** START OF Given entries **
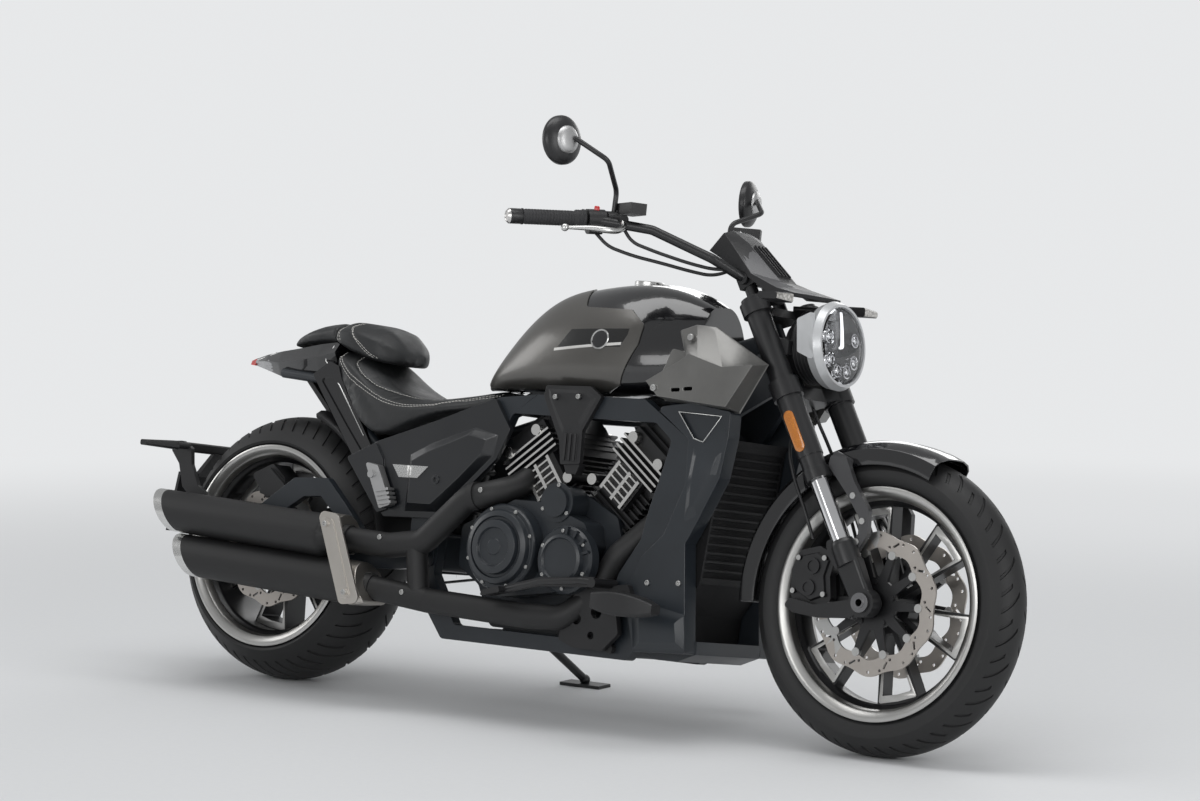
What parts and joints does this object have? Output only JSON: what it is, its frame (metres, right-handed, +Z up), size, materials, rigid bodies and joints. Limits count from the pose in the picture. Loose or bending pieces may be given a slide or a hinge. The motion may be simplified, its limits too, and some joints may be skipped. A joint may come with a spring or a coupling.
{
  "type": "cruiser motorcycle",
  "caption": "Long low cruiser motorcycle with a V-twin engine, wide rear tyre, stacked mufflers and a round headlamp, leaning on its side stand.",
  "frame": {"origin": "on the ground under the centre of the overall box, the machine parked leaning left on its side stand", "axes": "+X forward, +Y to the rider's left, +Z up"},
  "size_m": [2.4325, 0.926, 1.4045],
  "materials": {
    "belt_rubber": "toothed belt",
    "black_gloss": "deep gloss black",
    "black_plastic": "matte moulded",
    "black_satin": "satin black anodised",
    "bronze_paint": "satin gunmetal paint",
    "brushed_plate": "brushed",
    "chrome_tube": "polished",
    "disc_steel": "ground",
    "engine_black": "black coating with polished fin edges",
    "engine_satin": "satin dark grey coating on cast alloy",
    "exhaust_black": "heat-proof matte black",
    "frame_satin": "satin dark blue-grey paint",
    "grey_paint": "satin silver-grey paint",
    "grip_rubber": "ribbed",
    "lamp_glass": "clear",
    "machined_alloy": "machined",
    "radiator_black": "matte black fins",
    "red_lens": "clear red moulding",
    "saddle_leather": "grained black cover",
    "tyre_rubber": "tyre",
    "wheel_alloy": "black with machined edges"
  },
  "bodies": {
    "chassis": {"brake_pedal": "black_plastic", "clutch_cover": "engine_satin", "crankcase": "engine_satin", "drive_belt": "belt_rubber", "exhaust_pipes": "exhaust_black", "footrests": "black_plastic", "frame": "frame_satin", "front_cylinder": "engine_black", "fuel_tank": "black_gloss", "gear_lever": "black_plastic", "intake_scoops": "grey_paint", "muffler_band": "brushed_plate", "mufflers": "exhaust_black", "passenger_pads": "saddle_leather", "passenger_pegs": "machined_alloy", "plate_carrier": "black_plastic", "radiator": "radiator_black", "radiator_shrouds": "frame_satin", "rear_axle": "machined_alloy", "rear_caliper": "black_plastic", "rear_cylinder": "engine_black", "rear_mudguard": "black_plastic", "rear_subframe": "frame_satin", "rider_saddle": "saddle_leather", "shock_absorber": "machined_alloy", "side_covers": "black_gloss", "steering_head": "frame_satin", "swingarm": "frame_satin", "tail_fairing": "black_gloss", "tail_light": "red_lens", "tank_side_panels": "bronze_paint", "vee_covers": "black_plastic"},
    "steering": {"yokes": "black_satin", "fork_outer_tubes": "black_satin", "fork_lower_legs": "chrome_tube", "front_axle": "machined_alloy", "front_mudguard": "black_gloss", "mudguard_braces": "black_satin", "headlamp_shell": "black_plastic", "headlamp_bezel": "grey_paint", "headlamp_lens": "lamp_glass", "instrument_cowl": "black_plastic", "handlebar": "black_satin", "grips": "grip_rubber", "bar_controls": "black_plastic", "levers": "machined_alloy", "mirrors": "black_gloss", "front_calipers": "black_satin", "front_indicators": "black_plastic", "brake_hoses": "grip_rubber", "bar_cables": "grip_rubber"},
    "front_wheel": {"front_rim": "wheel_alloy", "front_tyre": "tyre_rubber", "front_discs": "disc_steel"},
    "rear_wheel": {"rear_rim": "wheel_alloy", "rear_tyre": "tyre_rubber", "rear_disc": "disc_steel", "driven_pulley": "machined_alloy"},
    "side_stand": {"side_stand": "black_satin"}
  },
  "joints": [
    {"name": "front_wheel_spin", "type": "hinge", "parent": "steering", "child": "front_wheel", "pos_m": [0.8815, -0.12804, 0.33152], "axis": [0, 0.9869, -0.1614], "continuous": true},
    {"name": "rear_wheel_spin", "type": "hinge", "parent": "chassis", "child": "rear_wheel", "pos_m": [-0.8535, -0.12954, 0.32242], "axis": [0, 0.9869, -0.1614], "continuous": true},
    {"name": "steering_turn", "type": "hinge", "parent": "chassis", "child": "steering", "pos_m": [0.54514, -0.04751, 0.82386], "axis": [-0.4955, 0.1402, 0.8572], "range_deg": [-32, 32]},
    {"name": "stand_fold", "type": "hinge", "parent": "chassis", "child": "side_stand", "pos_m": [-0.236, 0.03622, 0.14635], "axis": [0, 0.6777, 0.7354], "range_deg": [0, 90]}
  ]
}
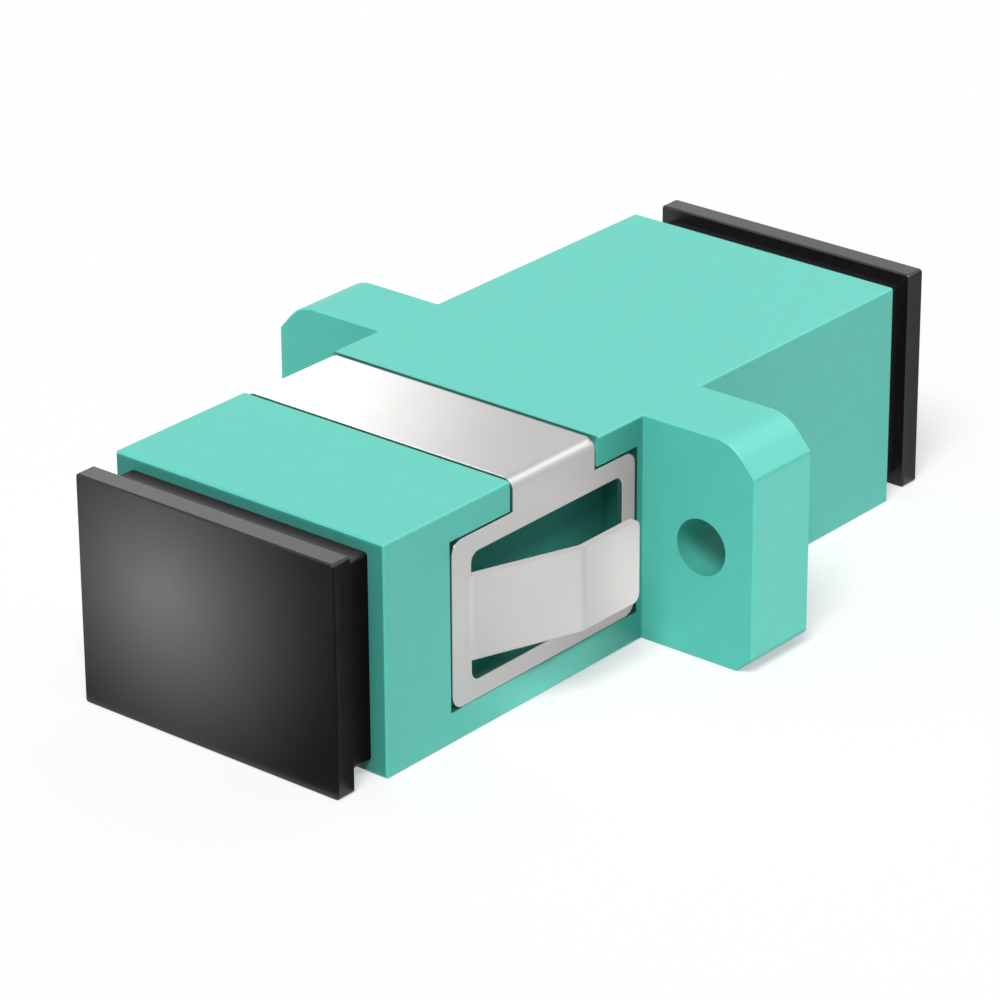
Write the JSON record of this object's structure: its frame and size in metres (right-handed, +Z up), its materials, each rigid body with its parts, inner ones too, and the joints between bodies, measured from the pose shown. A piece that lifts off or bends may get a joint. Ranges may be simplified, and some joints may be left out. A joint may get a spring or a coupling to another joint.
{
  "type": "sc simplex fibre adapter",
  "caption": "Flanged coupling body that joins fibre plugs end to end, with a folded spring clip, latch holders and a split sleeve inside, and pull-off dust caps.",
  "frame": {"origin": "on the optical axis, where it crosses the flange face that meets the panel", "axes": "+Y along the optical axis towards the rear port, +X along the line of the two flange holes, +Z up, away from the keyways"},
  "size_m": [0.0228, 0.0345, 0.009],
  "materials": {
    "aqua_plastic": "fine satin moulded plastic",
    "holder_plastic": "off-white engineering plastic",
    "sleeve_ceramic": "ground white ceramic",
    "clip_steel": "bright rolled stainless spring steel",
    "cap_rubber": "smooth black soft plastic"
  },
  "bodies": {
    "adapter": {"front_body": "aqua_plastic", "rear_body": "aqua_plastic", "front_latch_holder": "holder_plastic", "rear_latch_holder": "holder_plastic", "split_sleeve": "sleeve_ceramic", "spring_clip": "clip_steel"},
    "front_cap": {"front_dust_cap": "cap_rubber"},
    "rear_cap": {"rear_dust_cap": "cap_rubber"}
  },
  "joints": [
    {"name": "front_cap_pull", "type": "slide", "parent": "adapter", "child": "front_cap", "axis": [0, -1, 0], "range_m": [0, 0.03]},
    {"name": "rear_cap_pull", "type": "slide", "parent": "adapter", "child": "rear_cap", "axis": [0, 1, 0], "range_m": [0, 0.03]}
  ]
}
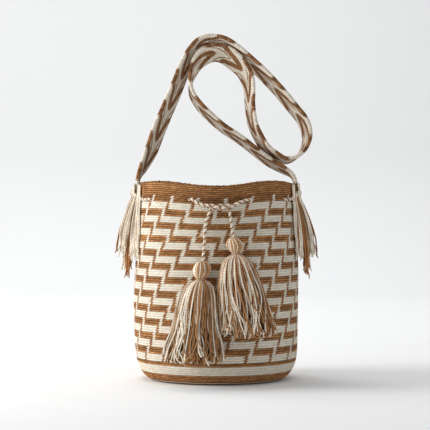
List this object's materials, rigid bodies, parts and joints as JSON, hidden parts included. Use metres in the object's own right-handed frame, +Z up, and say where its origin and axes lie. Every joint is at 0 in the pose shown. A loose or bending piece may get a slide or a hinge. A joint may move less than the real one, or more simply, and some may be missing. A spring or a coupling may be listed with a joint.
{
  "type": "crocheted bucket bag",
  "caption": "Crocheted bucket bag with a stepped pattern, a woven shoulder strap, a threaded drawstring, hanging yarn tassels and side fringes.",
  "frame": {"origin": "centre of the flat base, at the height where the bag stands", "axes": "+Z up along the bag's axis, -Y towards the front with the tassels, and +X towards the strap seam on the side where the shorter cord end hangs"},
  "size_m": [0.308, 0.2929, 0.5209],
  "materials": {
    "crochet": "matte brown and cream cotton crochet",
    "woven_band": "matte cream and brown woven band",
    "cream_yarn": "matte cream cotton yarn",
    "mixed_yarn": "matte tan, brown and cream cotton yarn",
    "brown_yarn": "matte brown cotton yarn"
  },
  "bodies": {
    "bag": {"bag_body": "crochet", "strap": "woven_band", "strap_fringe_left": "cream_yarn", "strap_fringe_right": "cream_yarn", "strap_sewing_left": "brown_yarn", "strap_sewing_right": "brown_yarn", "drawstring": "mixed_yarn"},
    "cord_end_left": {"drawstring_end_left": "mixed_yarn"},
    "cord_end_right": {"drawstring_end_right": "mixed_yarn"},
    "tassel_left": {"tassel_left": "mixed_yarn", "tassel_binding_left": "brown_yarn"},
    "tassel_right": {"tassel_right": "mixed_yarn", "tassel_binding_right": "brown_yarn"}
  },
  "joints": [
    {"name": "cord_end_left_lift", "type": "hinge", "parent": "bag", "child": "cord_end_left", "pos_m": [-0.009, -0.1232, 0.257], "axis": [-1, 0, 0], "range_deg": [0, 120]},
    {"name": "cord_end_right_lift", "type": "hinge", "parent": "bag", "child": "cord_end_right", "pos_m": [0.0188, -0.1232, 0.2575], "axis": [-1, 0, 0], "range_deg": [0, 120]},
    {"name": "tassel_left_sway", "type": "hinge", "parent": "cord_end_left", "child": "tassel_left", "pos_m": [-0.0195, -0.1335, 0.184], "axis": [0, 1, 0], "range_deg": [0, 35]},
    {"name": "tassel_right_sway", "type": "hinge", "parent": "cord_end_right", "child": "tassel_right", "pos_m": [0.0235, -0.1295, 0.2182], "axis": [0, -1, 0], "range_deg": [0, 35]}
  ]
}
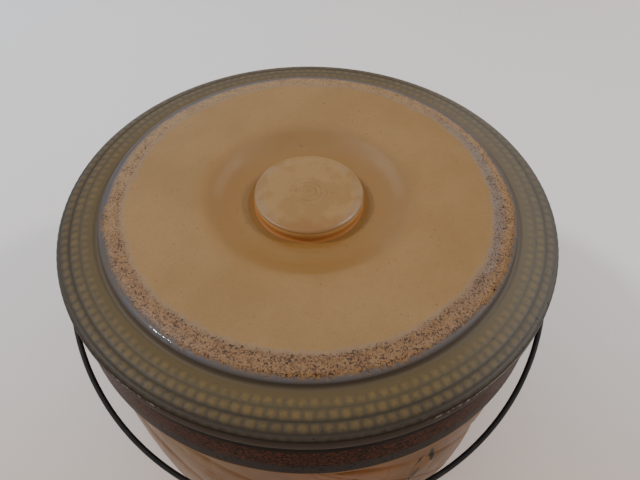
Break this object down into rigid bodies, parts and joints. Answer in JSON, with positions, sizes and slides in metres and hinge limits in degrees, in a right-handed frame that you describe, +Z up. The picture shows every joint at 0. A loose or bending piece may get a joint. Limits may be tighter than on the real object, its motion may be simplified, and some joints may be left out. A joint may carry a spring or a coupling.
{
  "type": "butter dish",
  "caption": "Round glazed stoneware butter crock that stands on its flat base, with a loose lift-off lid that has a button knob, and a wire bail that swings over it to carry it.",
  "frame": {"origin": "centre of the crock's flat base, on the surface it stands on", "axes": "+Z up, the bail's hinge line along X, -Y towards the side where the bail rests"},
  "size_m": [0.2104, 0.2, 0.1275],
  "materials": {
    "crock_glaze": "glossy tan, blue-grey and brown stoneware glaze, matt bare clay under the base",
    "lid_glaze": "glossy tan glaze with a brown-speckled ring and a blue-grey beaded rim",
    "black_wire": "worn black lacquer on drawn steel wire"
  },
  "bodies": {
    "crock": {"crock": "crock_glaze"},
    "lid": {"lid": "lid_glaze"},
    "bail": {"bail_wire": "black_wire"}
  },
  "joints": [
    {"name": "lid_lift", "type": "slide", "parent": "crock", "child": "lid", "axis": [0, 0, 1], "range_m": [0, 0.15]},
    {"name": "bail_swing", "type": "hinge", "parent": "crock", "child": "bail", "pos_m": [0, 0, 0.094], "axis": [-1, 0, 0], "range_deg": [0, 239.8]}
  ]
}
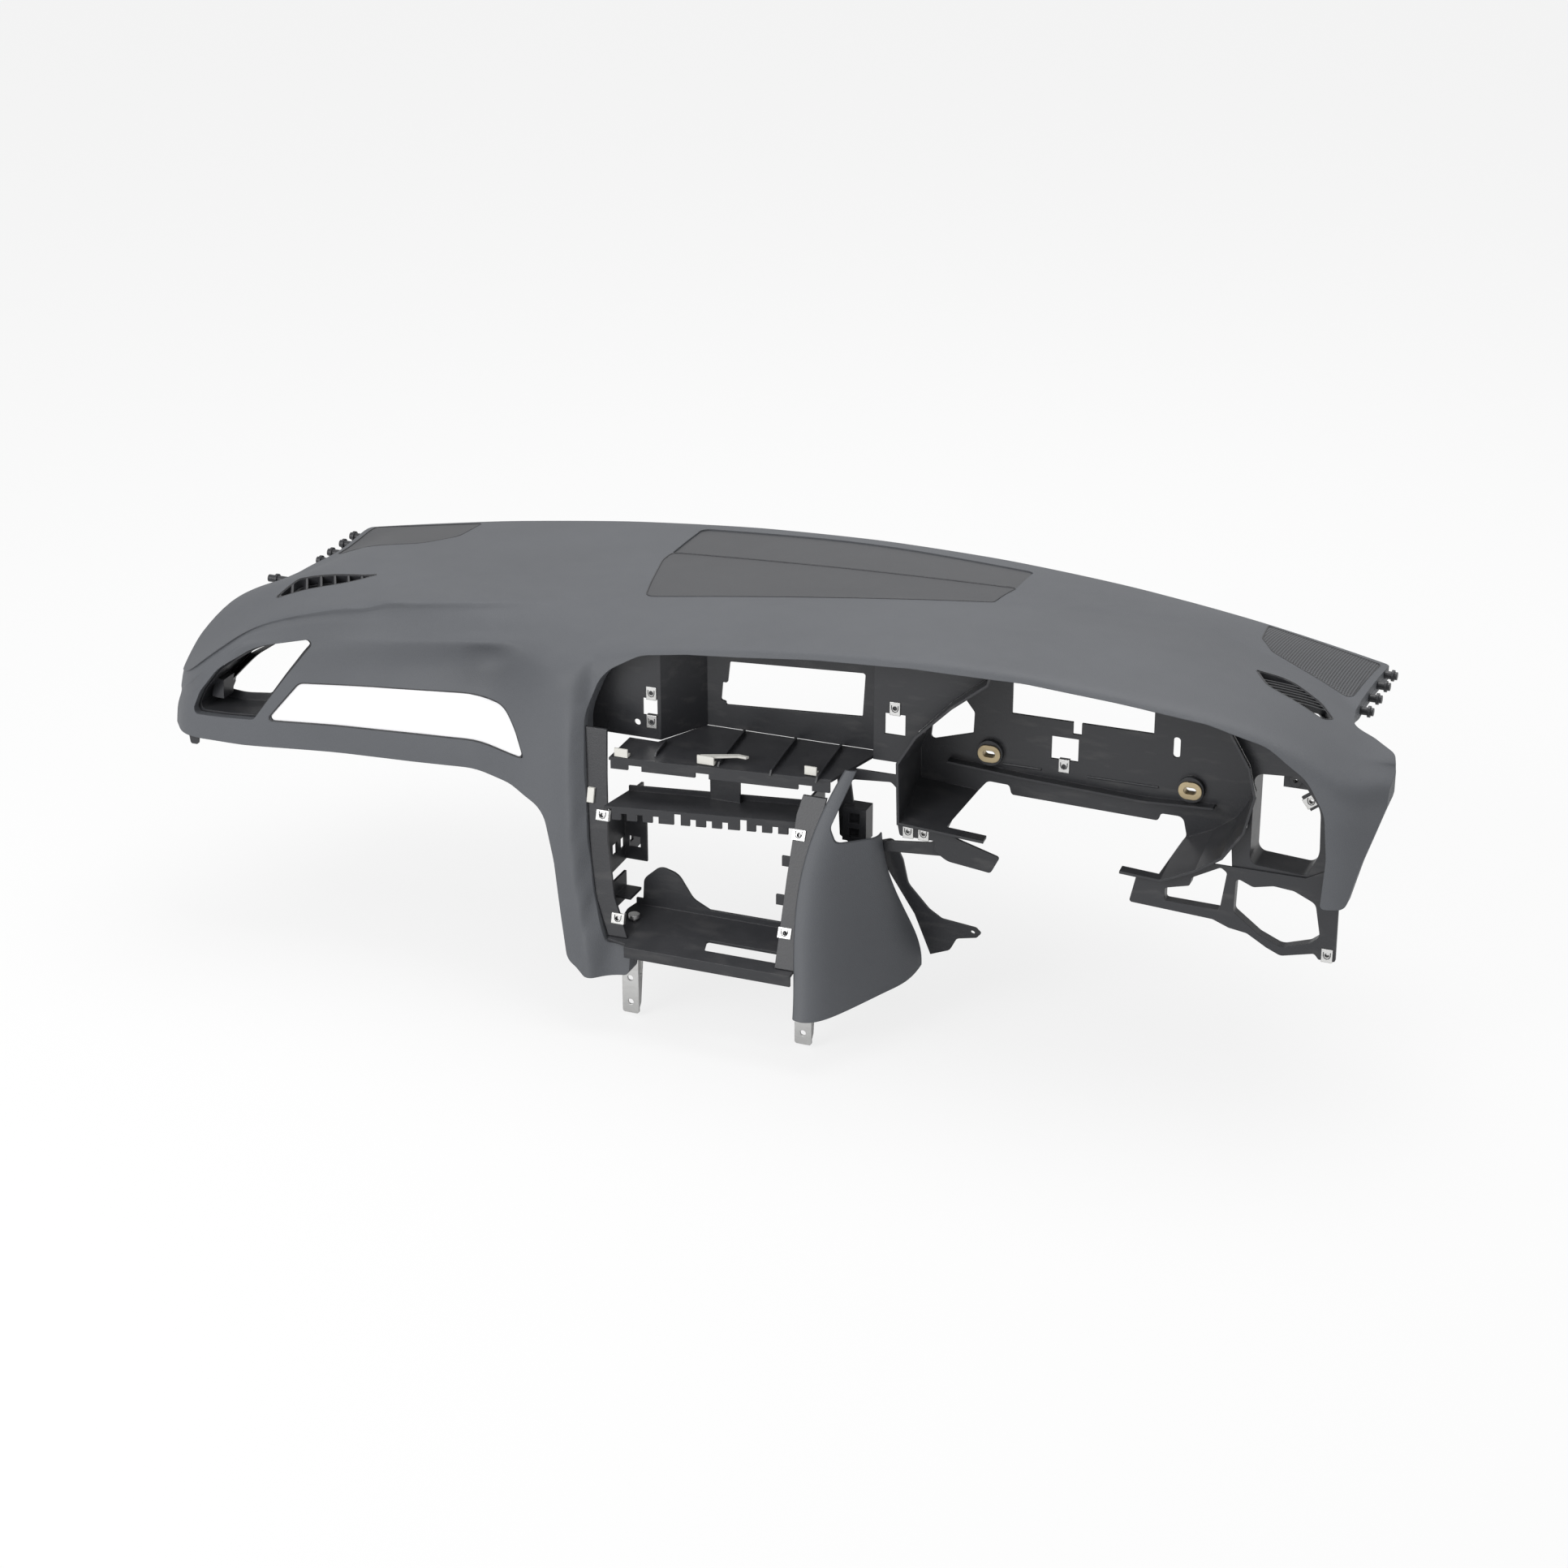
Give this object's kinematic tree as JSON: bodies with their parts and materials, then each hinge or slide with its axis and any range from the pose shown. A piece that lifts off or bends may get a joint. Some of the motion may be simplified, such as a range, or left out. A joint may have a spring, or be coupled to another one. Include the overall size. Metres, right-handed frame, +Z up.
** END OF Given entries **
**Task prompt:**
Set out exactly the run of lines that begins at the line holding "Break this object" and ends at the last line of the data.

**Task response:**
Break this object down into rigid bodies, parts and joints. Answer in JSON, with positions, sizes and slides in metres and hinge limits in degrees, in a right-handed frame that you describe, +Z up. The picture shows every joint at 0. A loose or bending piece may get a joint. Limits may be tighter than on the real object, its motion may be simplified, and some joints may be left out. A joint may carry a spring or a coupling.
{
  "type": "butter dish",
  "caption": "Round glazed stoneware butter crock that stands on its flat base, with a loose lift-off lid that has a button knob, and a wire bail that swings over it to carry it.",
  "frame": {"origin": "centre of the crock's flat base, on the surface it stands on", "axes": "+Z up, the bail's hinge line along X, -Y towards the side where the bail rests"},
  "size_m": [0.2104, 0.2, 0.1275],
  "materials": {
    "crock_glaze": "glossy tan, blue-grey and brown stoneware glaze, matt bare clay under the base",
    "lid_glaze": "glossy tan glaze with a brown-speckled ring and a blue-grey beaded rim",
    "black_wire": "worn black lacquer on drawn steel wire"
  },
  "bodies": {
    "crock": {"crock": "crock_glaze"},
    "lid": {"lid": "lid_glaze"},
    "bail": {"bail_wire": "black_wire"}
  },
  "joints": [
    {"name": "lid_lift", "type": "slide", "parent": "crock", "child": "lid", "axis": [0, 0, 1], "range_m": [0, 0.15]},
    {"name": "bail_swing", "type": "hinge", "parent": "crock", "child": "bail", "pos_m": [0, 0, 0.094], "axis": [-1, 0, 0], "range_deg": [0, 239.8]}
  ]
}
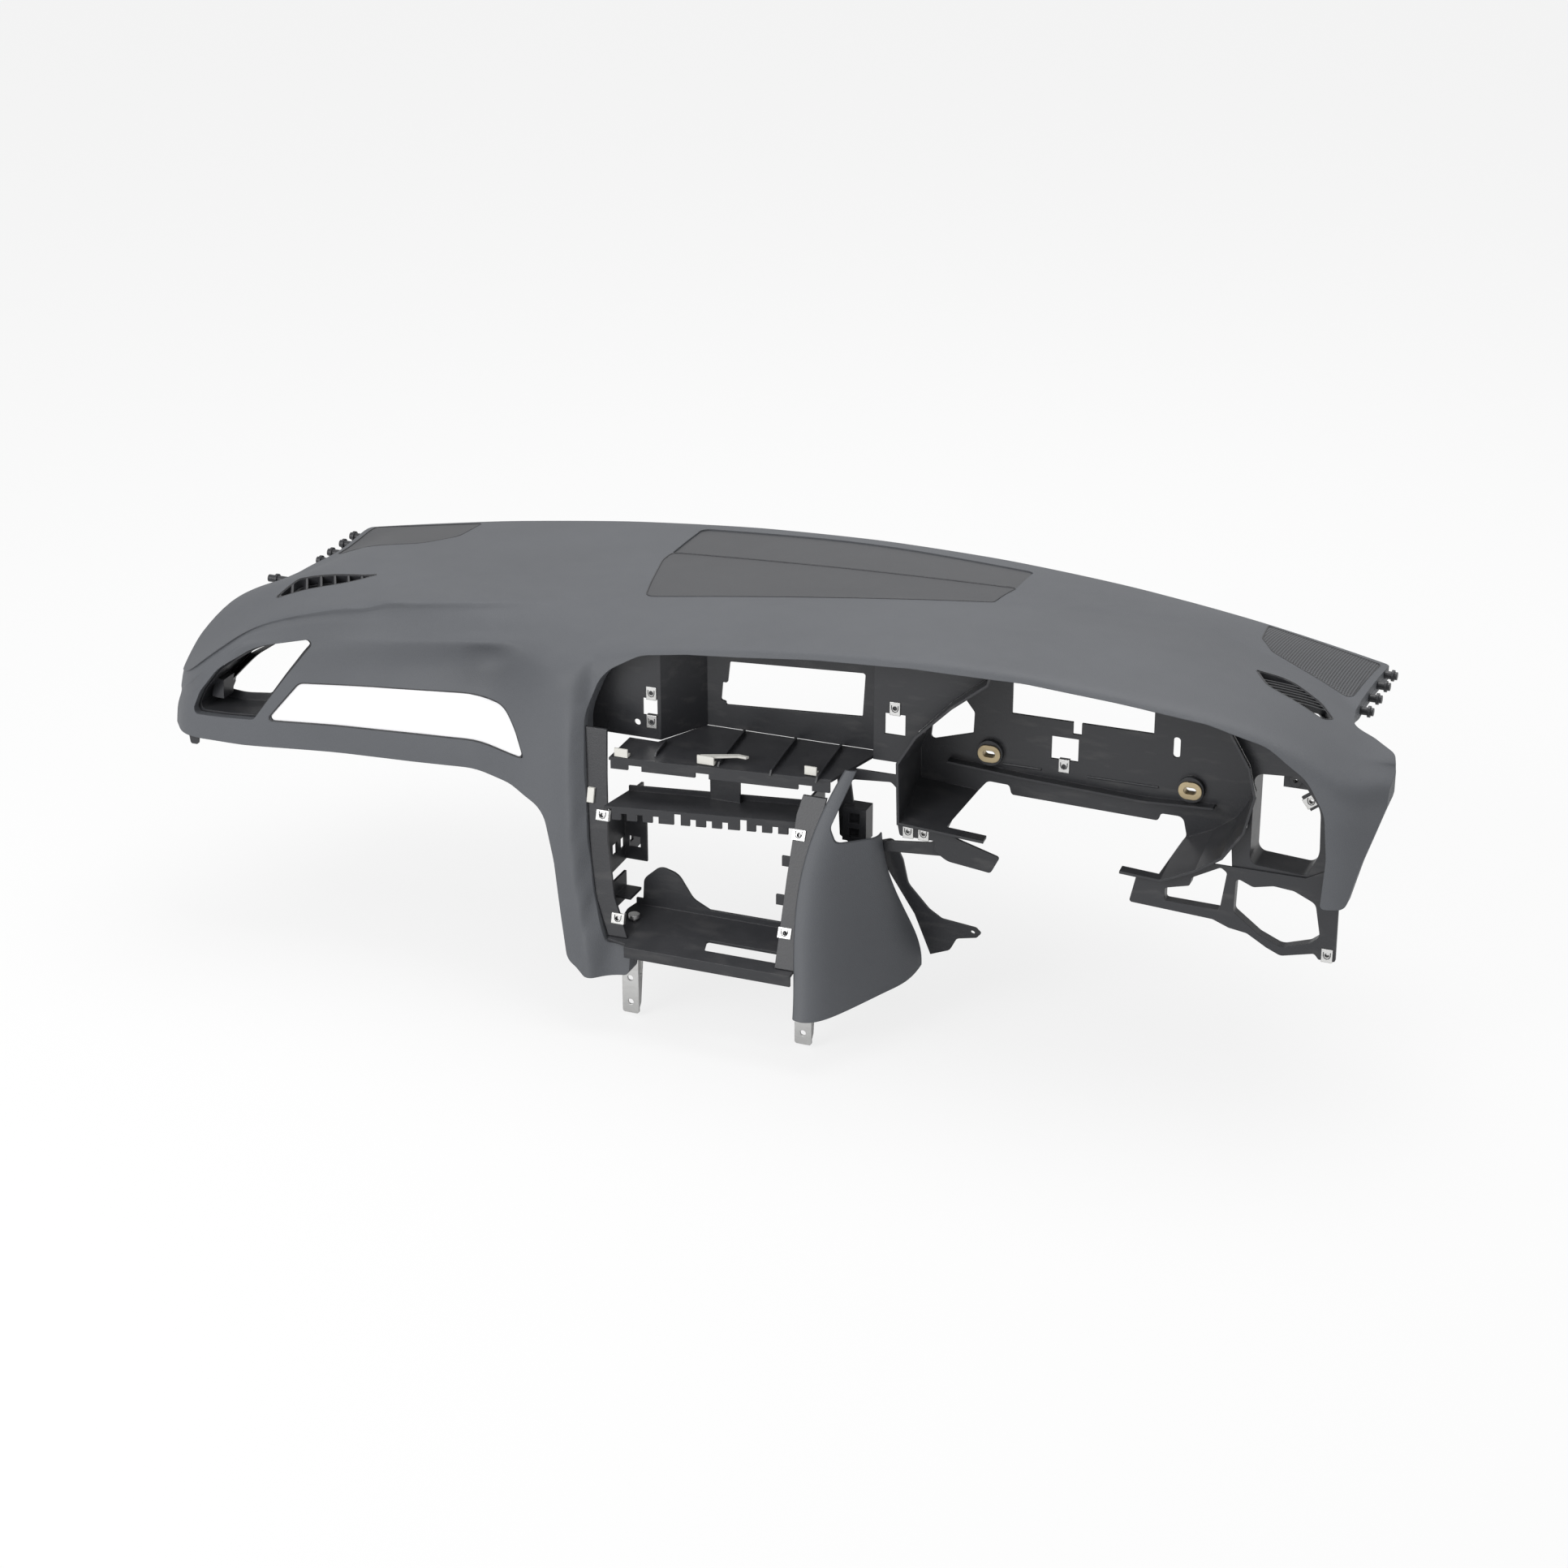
Give this object's kinematic tree as JSON: bodies with their parts and materials, then each hinge or slide with its axis and any range from the pose shown. A piece that lifts off or bends may get a joint. Some of the motion may be simplified, such as a range, or left out. A joint may have a spring, or be coupled to another one. Include the overall size. Metres, right-handed frame, +Z up.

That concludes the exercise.